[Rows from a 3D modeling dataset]
────────────────────

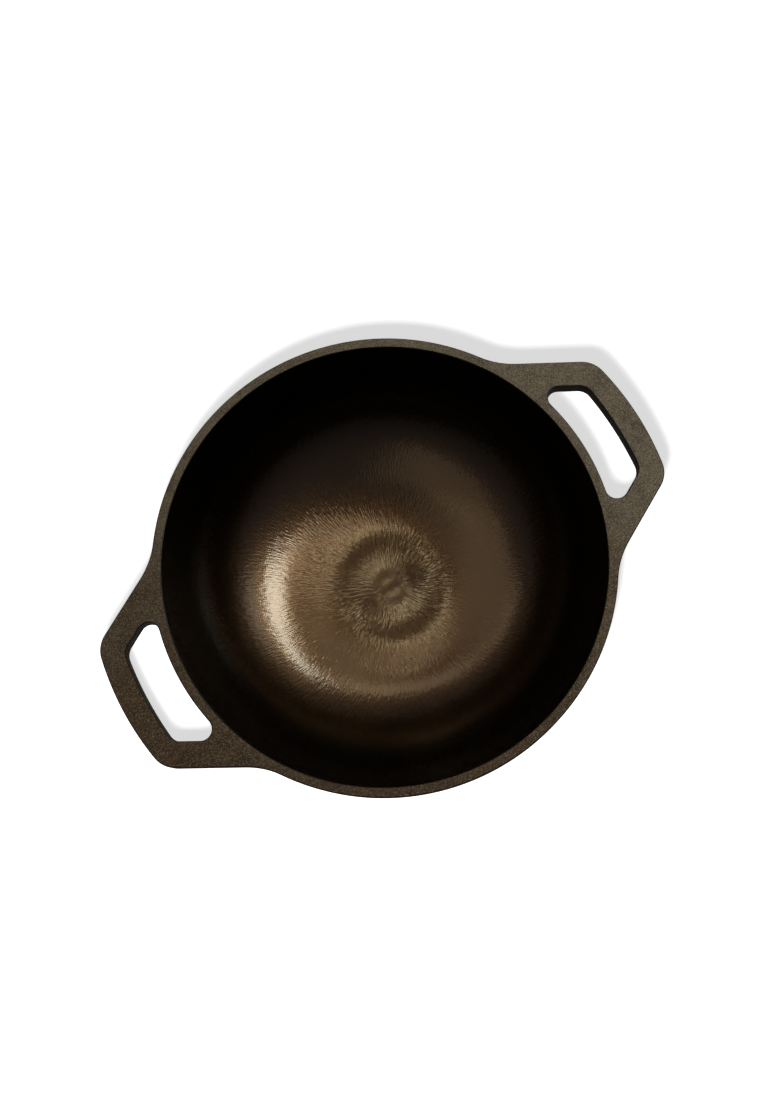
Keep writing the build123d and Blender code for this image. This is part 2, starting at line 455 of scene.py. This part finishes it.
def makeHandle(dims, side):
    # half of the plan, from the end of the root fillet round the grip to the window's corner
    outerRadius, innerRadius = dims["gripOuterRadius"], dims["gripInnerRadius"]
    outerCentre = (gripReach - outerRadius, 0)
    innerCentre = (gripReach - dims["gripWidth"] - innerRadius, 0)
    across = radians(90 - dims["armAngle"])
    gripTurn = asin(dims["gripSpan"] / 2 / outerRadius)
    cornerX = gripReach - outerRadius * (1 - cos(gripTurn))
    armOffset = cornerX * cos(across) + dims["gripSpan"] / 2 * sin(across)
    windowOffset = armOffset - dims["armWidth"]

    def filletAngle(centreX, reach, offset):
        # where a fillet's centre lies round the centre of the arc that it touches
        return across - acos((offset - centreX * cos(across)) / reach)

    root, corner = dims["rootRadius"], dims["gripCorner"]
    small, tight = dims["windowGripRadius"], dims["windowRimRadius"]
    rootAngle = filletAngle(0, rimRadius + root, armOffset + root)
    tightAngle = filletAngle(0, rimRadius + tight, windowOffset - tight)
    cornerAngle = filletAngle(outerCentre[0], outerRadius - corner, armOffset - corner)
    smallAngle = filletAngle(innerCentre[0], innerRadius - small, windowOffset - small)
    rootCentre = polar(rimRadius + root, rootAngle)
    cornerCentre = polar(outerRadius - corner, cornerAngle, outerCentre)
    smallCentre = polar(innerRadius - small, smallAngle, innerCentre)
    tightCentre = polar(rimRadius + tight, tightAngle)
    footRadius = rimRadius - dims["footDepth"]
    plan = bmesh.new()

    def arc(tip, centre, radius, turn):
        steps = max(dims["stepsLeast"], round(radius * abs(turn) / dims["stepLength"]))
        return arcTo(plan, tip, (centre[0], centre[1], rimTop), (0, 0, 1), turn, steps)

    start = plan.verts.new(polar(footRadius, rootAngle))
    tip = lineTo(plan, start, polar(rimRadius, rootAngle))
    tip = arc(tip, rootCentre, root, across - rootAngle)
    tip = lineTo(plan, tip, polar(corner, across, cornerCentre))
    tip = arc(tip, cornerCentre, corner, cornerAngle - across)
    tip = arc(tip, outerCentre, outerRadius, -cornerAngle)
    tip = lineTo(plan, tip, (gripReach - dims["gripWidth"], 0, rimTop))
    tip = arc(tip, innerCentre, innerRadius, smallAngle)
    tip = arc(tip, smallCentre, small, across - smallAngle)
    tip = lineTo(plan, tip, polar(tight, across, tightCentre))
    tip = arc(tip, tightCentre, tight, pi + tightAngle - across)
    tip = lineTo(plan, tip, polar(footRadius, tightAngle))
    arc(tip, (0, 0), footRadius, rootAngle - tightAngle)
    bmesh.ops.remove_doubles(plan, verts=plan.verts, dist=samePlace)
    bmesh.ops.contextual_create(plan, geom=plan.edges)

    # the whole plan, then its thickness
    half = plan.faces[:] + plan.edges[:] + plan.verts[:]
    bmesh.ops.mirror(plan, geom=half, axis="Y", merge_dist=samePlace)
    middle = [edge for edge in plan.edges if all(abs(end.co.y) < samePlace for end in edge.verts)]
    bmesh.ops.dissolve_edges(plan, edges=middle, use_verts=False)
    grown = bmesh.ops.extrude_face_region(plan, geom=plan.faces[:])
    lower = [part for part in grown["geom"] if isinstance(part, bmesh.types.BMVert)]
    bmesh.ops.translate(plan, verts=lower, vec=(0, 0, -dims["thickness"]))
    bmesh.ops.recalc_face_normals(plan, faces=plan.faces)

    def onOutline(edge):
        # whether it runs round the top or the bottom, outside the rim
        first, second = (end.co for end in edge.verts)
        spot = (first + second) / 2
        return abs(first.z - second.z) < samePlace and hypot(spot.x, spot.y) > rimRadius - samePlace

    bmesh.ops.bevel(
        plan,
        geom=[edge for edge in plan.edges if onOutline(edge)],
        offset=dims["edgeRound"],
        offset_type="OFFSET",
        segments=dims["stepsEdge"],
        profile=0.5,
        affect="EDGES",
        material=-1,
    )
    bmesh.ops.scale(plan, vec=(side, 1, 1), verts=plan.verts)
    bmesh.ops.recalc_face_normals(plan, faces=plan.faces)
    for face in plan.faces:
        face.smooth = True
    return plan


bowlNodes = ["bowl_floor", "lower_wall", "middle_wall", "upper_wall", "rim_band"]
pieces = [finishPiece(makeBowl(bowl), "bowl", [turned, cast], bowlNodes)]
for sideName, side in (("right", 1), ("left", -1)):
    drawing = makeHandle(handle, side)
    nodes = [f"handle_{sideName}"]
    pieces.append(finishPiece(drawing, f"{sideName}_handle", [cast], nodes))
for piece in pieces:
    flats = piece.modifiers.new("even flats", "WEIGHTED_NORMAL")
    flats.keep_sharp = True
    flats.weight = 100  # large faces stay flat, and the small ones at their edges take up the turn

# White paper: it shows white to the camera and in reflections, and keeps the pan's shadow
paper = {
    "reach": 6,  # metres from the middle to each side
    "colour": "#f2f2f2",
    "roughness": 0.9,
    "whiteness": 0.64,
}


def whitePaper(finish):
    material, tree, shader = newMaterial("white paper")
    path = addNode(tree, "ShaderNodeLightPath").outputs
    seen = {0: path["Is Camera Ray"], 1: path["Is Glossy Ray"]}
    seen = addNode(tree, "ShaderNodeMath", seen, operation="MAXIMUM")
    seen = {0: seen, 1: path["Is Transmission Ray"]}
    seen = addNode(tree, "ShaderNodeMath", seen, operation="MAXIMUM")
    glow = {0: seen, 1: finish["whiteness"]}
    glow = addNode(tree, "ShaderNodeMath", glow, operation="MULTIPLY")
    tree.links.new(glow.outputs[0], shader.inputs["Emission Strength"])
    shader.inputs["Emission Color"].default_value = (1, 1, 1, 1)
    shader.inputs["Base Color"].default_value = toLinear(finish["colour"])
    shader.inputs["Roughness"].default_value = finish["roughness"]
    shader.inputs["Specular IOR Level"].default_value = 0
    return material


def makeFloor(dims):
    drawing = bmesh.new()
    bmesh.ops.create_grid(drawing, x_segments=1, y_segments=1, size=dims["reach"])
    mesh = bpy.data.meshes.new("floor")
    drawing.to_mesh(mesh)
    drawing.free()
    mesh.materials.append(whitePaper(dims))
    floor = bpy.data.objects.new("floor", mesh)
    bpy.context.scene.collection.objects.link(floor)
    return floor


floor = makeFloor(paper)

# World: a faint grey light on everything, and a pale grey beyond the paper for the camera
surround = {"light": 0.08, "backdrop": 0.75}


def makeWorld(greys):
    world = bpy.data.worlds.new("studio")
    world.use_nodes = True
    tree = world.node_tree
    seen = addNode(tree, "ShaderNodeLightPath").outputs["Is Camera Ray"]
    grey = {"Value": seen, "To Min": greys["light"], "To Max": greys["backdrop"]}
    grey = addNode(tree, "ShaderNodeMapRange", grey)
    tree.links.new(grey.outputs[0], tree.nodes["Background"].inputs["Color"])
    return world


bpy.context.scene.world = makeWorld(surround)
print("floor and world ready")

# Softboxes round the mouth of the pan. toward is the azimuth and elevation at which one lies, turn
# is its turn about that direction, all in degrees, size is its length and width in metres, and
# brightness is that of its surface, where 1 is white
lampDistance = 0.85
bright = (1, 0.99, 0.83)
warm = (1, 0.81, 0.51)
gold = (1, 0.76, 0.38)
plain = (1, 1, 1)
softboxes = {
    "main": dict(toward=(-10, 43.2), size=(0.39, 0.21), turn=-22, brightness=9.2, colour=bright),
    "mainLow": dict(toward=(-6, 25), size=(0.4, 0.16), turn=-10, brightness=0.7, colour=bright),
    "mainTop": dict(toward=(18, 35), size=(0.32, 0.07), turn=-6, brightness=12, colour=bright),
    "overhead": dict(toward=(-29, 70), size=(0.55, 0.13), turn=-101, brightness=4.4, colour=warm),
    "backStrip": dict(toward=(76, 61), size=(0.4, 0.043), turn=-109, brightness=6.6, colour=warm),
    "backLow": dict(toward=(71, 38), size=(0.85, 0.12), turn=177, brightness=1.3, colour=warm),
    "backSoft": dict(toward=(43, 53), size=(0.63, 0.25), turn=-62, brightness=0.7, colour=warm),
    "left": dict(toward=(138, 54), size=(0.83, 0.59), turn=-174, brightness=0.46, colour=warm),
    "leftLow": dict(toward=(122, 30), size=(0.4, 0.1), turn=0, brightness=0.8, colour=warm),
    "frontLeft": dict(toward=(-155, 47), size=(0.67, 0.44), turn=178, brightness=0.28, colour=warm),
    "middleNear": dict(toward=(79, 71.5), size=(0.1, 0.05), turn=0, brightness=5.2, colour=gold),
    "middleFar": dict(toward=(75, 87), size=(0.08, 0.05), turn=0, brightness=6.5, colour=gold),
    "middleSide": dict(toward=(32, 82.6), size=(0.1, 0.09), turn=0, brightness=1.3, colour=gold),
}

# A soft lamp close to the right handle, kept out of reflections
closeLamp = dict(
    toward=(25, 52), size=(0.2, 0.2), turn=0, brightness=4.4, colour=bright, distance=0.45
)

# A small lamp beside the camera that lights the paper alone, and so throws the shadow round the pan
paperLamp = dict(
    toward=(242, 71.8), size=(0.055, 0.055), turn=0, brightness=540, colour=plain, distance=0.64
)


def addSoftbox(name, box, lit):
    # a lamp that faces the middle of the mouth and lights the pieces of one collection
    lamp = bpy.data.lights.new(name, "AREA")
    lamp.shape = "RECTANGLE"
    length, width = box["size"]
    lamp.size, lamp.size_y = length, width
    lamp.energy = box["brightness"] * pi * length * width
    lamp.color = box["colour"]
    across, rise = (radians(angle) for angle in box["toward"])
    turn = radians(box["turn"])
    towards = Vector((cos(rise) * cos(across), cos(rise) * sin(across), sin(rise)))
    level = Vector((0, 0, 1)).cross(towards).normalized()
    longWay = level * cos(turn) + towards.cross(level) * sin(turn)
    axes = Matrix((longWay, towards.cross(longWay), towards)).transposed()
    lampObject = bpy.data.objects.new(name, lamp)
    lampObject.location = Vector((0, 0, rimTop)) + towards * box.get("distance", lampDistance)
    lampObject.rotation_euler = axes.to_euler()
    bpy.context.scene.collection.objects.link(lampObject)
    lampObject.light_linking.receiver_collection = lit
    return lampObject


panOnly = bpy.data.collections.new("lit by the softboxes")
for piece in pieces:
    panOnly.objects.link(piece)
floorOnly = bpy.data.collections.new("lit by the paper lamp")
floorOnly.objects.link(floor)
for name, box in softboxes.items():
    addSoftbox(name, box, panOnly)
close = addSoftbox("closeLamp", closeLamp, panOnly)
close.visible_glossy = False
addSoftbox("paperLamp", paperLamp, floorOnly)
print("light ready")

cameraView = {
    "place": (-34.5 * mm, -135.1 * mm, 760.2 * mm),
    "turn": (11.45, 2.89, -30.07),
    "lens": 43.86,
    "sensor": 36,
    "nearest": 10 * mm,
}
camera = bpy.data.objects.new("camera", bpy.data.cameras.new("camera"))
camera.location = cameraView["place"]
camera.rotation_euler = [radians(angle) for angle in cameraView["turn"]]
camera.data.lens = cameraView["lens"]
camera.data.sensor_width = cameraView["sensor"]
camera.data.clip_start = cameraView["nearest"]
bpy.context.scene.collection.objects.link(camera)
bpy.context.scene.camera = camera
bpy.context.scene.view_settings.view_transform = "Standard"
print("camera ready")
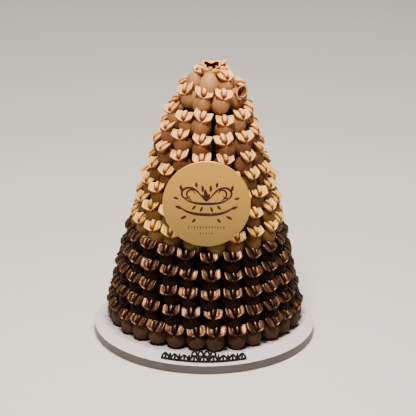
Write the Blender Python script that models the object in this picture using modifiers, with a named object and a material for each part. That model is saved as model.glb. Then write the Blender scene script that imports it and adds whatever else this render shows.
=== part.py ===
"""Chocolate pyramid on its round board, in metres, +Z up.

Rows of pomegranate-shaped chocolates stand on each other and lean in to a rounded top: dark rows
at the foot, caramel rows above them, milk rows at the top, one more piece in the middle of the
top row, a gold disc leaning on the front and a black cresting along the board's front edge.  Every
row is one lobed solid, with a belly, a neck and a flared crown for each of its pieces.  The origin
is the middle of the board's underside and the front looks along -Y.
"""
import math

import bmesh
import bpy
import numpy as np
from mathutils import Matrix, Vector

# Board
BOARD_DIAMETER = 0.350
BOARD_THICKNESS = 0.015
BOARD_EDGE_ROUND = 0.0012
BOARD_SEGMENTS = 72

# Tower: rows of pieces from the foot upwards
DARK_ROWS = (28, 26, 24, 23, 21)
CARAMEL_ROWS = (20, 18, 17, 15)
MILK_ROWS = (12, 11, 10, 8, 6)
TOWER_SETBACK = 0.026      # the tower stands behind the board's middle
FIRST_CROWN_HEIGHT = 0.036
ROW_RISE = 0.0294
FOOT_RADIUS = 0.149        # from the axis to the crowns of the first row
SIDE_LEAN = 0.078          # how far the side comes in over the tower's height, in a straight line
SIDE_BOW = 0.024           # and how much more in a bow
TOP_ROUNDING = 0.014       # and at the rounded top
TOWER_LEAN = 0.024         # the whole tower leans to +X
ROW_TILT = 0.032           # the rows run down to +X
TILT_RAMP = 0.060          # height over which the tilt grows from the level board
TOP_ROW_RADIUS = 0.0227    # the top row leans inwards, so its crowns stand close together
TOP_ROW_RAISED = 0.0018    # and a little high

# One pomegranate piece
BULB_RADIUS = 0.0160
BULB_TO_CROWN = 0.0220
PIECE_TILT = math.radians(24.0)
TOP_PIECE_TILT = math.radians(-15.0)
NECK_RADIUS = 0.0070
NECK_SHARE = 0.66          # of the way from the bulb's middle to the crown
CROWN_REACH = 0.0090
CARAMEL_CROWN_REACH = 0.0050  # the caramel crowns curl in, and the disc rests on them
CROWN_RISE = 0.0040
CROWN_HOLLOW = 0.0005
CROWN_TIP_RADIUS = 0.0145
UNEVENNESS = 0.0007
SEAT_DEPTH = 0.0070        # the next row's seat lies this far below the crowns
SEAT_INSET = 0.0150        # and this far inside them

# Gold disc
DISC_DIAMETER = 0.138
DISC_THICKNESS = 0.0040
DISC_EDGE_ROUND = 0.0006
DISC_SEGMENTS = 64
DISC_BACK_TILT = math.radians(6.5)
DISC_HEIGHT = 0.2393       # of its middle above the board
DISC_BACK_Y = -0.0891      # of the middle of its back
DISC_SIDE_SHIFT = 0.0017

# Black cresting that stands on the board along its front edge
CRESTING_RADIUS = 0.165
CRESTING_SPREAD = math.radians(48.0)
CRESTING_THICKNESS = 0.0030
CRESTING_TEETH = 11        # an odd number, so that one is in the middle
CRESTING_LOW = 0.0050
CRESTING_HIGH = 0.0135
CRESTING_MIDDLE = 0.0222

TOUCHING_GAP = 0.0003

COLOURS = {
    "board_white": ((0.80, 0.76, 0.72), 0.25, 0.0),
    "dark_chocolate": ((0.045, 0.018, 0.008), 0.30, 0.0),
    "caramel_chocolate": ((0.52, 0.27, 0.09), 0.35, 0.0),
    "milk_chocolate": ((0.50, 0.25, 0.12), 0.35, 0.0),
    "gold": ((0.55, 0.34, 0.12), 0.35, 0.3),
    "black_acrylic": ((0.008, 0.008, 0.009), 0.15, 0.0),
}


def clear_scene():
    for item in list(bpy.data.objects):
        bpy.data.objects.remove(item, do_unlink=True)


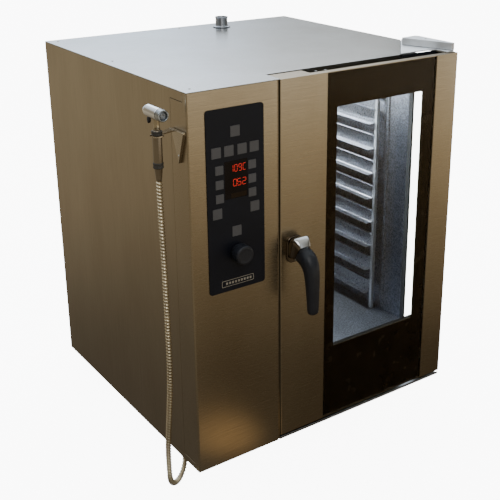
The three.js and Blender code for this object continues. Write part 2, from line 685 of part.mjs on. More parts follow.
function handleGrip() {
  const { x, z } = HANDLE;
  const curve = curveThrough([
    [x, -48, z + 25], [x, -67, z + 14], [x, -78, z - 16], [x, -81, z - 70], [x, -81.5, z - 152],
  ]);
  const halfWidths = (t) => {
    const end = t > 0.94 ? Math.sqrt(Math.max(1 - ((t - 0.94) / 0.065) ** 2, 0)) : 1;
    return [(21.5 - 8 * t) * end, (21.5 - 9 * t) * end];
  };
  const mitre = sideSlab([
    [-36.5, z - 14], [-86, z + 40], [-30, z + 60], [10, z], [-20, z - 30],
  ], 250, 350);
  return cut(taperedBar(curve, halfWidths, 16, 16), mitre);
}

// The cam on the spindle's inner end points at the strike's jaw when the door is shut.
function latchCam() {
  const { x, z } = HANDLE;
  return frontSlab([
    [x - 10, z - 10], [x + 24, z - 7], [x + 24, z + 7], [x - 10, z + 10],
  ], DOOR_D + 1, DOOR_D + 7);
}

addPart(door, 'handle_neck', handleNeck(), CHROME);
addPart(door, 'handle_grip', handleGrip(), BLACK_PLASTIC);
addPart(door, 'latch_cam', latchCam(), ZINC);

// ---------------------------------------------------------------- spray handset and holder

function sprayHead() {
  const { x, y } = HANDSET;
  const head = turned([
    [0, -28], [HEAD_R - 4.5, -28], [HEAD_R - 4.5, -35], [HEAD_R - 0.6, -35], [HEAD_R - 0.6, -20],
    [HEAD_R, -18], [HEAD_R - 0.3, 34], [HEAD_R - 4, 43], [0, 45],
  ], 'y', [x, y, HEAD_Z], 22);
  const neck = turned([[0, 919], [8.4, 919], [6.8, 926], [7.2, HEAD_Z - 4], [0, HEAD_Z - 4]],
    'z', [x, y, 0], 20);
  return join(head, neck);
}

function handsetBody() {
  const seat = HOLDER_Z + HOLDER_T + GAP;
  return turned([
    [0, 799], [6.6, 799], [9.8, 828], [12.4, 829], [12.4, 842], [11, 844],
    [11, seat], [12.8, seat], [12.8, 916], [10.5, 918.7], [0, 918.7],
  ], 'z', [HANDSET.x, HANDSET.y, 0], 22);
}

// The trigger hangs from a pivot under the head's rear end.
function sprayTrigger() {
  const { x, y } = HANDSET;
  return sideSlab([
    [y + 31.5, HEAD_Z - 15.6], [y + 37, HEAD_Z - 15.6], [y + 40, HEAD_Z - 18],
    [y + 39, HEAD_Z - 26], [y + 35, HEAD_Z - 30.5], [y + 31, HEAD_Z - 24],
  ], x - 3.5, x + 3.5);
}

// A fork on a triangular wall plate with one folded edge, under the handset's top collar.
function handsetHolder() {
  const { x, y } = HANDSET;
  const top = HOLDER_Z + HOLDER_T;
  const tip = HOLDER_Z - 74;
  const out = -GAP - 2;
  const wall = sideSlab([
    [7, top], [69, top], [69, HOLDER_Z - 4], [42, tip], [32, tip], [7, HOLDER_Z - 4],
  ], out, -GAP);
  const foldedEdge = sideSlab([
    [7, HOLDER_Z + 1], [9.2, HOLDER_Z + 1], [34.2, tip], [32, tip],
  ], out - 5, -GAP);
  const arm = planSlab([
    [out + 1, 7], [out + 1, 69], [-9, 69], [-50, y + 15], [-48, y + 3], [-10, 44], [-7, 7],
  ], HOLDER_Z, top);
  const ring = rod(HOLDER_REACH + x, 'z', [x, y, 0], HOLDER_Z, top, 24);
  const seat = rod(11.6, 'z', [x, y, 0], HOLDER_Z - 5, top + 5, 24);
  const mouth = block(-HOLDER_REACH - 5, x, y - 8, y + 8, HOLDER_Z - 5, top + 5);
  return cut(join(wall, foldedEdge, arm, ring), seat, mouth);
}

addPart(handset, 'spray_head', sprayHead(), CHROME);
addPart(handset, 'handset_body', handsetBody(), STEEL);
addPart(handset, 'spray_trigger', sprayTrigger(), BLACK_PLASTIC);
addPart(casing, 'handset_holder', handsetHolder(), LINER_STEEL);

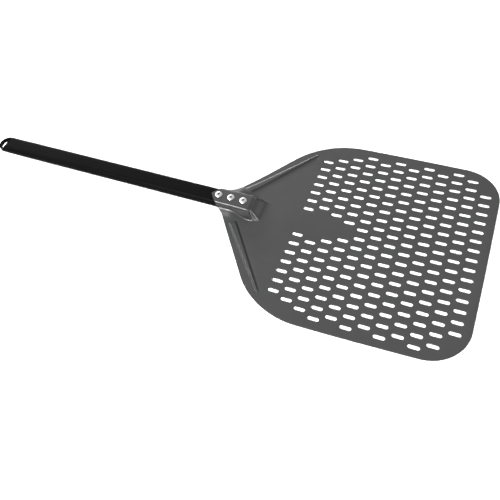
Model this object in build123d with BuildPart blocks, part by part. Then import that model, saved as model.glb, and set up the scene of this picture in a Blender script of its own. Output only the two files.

────────────────────

**Exercise brief**: Take the lines above from the first through the one containing "windowOffset = armOffset" and reproduce them exactly; include nothing else.

**Solution to the exercise**:
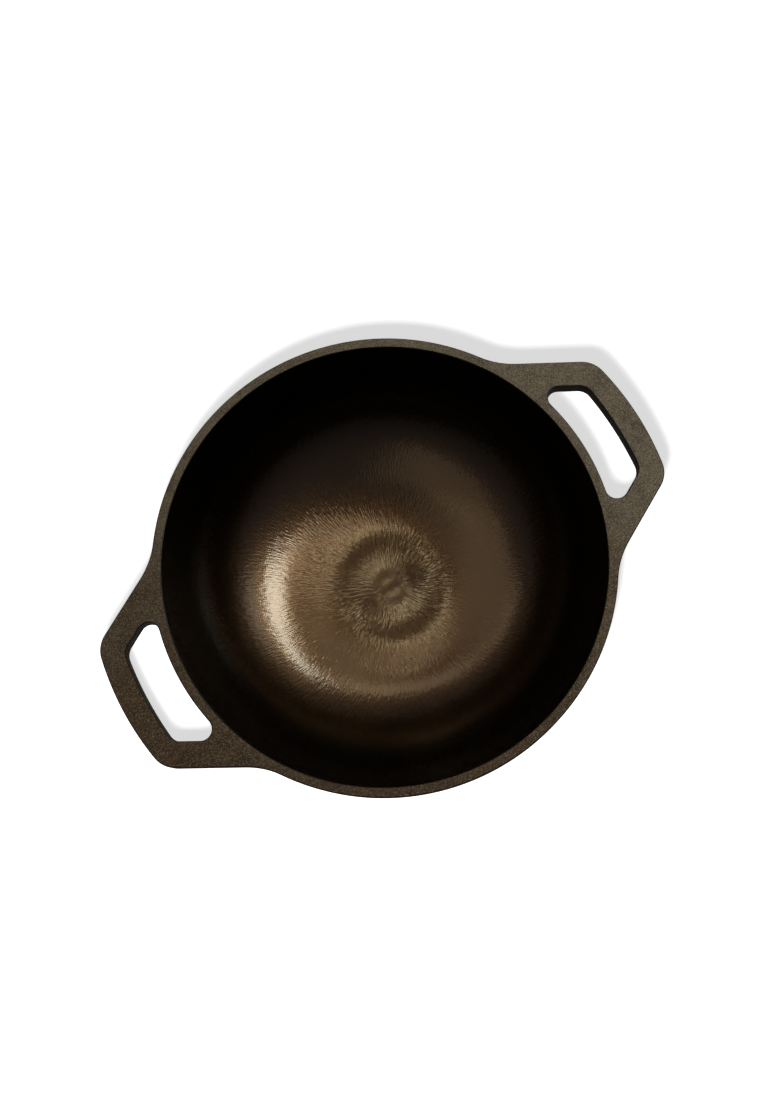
Keep writing the build123d and Blender code for this image. This is part 2, starting at line 455 of scene.py. This part finishes it.
def makeHandle(dims, side):
    # half of the plan, from the end of the root fillet round the grip to the window's corner
    outerRadius, innerRadius = dims["gripOuterRadius"], dims["gripInnerRadius"]
    outerCentre = (gripReach - outerRadius, 0)
    innerCentre = (gripReach - dims["gripWidth"] - innerRadius, 0)
    across = radians(90 - dims["armAngle"])
    gripTurn = asin(dims["gripSpan"] / 2 / outerRadius)
    cornerX = gripReach - outerRadius * (1 - cos(gripTurn))
    armOffset = cornerX * cos(across) + dims["gripSpan"] / 2 * sin(across)
    windowOffset = armOffset - dims["armWidth"]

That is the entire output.